Scan each line of the records for the word "hinge" and extract the ones that have it.

*DATASET EXTRACT*.
──────────────────────────────

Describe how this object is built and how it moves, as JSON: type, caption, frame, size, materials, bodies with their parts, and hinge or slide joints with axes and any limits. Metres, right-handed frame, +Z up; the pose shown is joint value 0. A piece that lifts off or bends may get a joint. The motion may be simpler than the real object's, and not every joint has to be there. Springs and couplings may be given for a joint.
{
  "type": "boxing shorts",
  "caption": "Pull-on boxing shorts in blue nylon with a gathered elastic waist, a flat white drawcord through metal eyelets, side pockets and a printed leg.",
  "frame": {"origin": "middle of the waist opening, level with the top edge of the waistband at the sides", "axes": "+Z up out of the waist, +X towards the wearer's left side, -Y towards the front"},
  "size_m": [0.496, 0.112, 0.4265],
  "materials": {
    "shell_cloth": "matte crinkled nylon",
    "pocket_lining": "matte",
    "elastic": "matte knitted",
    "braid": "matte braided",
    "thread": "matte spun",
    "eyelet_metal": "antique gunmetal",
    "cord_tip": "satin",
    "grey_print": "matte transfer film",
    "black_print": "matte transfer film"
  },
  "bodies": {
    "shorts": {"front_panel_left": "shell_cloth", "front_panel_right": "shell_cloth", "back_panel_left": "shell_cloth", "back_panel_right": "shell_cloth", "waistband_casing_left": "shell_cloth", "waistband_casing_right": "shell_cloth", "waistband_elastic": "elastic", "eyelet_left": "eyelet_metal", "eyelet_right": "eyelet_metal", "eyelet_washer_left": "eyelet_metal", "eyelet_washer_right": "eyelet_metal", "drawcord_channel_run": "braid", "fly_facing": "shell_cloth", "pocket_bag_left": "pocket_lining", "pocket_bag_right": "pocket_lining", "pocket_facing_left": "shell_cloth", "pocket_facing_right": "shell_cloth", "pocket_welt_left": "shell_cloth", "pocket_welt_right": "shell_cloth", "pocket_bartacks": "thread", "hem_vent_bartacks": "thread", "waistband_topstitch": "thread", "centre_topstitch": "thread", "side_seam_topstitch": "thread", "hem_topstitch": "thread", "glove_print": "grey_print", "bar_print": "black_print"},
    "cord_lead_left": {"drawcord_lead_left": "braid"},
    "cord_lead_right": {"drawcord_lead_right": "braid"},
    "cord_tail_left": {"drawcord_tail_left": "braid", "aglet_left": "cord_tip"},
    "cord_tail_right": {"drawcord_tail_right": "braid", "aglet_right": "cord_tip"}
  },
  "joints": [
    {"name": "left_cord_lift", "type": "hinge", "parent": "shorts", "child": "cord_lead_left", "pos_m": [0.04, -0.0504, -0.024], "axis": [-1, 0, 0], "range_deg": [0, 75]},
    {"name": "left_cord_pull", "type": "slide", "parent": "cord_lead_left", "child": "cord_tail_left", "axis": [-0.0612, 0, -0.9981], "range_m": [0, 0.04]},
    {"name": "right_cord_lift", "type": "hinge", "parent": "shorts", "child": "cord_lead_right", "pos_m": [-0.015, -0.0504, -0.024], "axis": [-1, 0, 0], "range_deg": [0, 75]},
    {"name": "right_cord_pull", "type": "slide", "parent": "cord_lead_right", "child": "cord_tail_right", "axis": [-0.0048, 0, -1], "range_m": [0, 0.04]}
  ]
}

──────────────────────────────

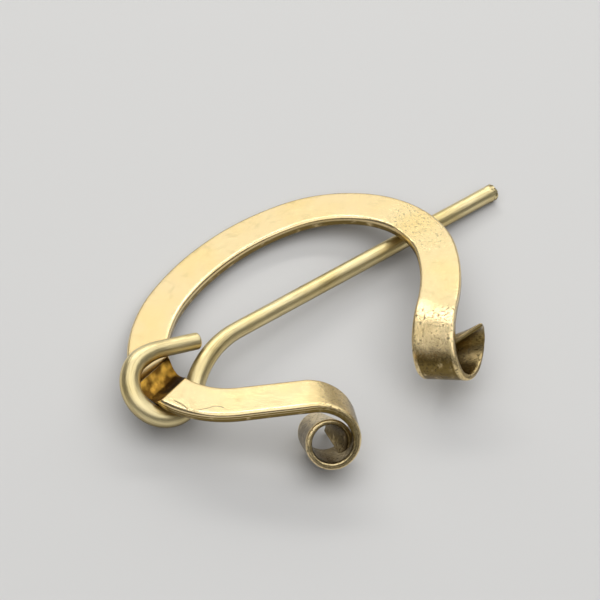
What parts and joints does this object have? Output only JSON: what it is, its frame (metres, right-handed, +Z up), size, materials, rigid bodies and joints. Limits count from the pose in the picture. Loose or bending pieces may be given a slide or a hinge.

──────────────────────────────

*FULL OUTPUT*.
Describe how this object is built and how it moves, as JSON: type, caption, frame, size, materials, bodies with their parts, and hinge or slide joints with axes and any limits. Metres, right-handed frame, +Z up; the pose shown is joint value 0. A piece that lifts off or bends may get a joint. The motion may be simpler than the real object's, and not every joint has to be there. Springs and couplings may be given for a joint.
    {"name": "left_cord_lift", "type": "hinge", "parent": "shorts", "child": "cord_lead_left", "pos_m": [0.04, -0.0504, -0.024], "axis": [-1, 0, 0], "range_deg": [0, 75]},
    {"name": "right_cord_lift", "type": "hinge", "parent": "shorts", "child": "cord_lead_right", "pos_m": [-0.015, -0.0504, -0.024], "axis": [-1, 0, 0], "range_deg": [0, 75]},
What parts and joints does this object have? Output only JSON: what it is, its frame (metres, right-handed, +Z up), size, materials, rigid bodies and joints. Limits count from the pose in the picture. Loose or bending pieces may be given a slide or a hinge.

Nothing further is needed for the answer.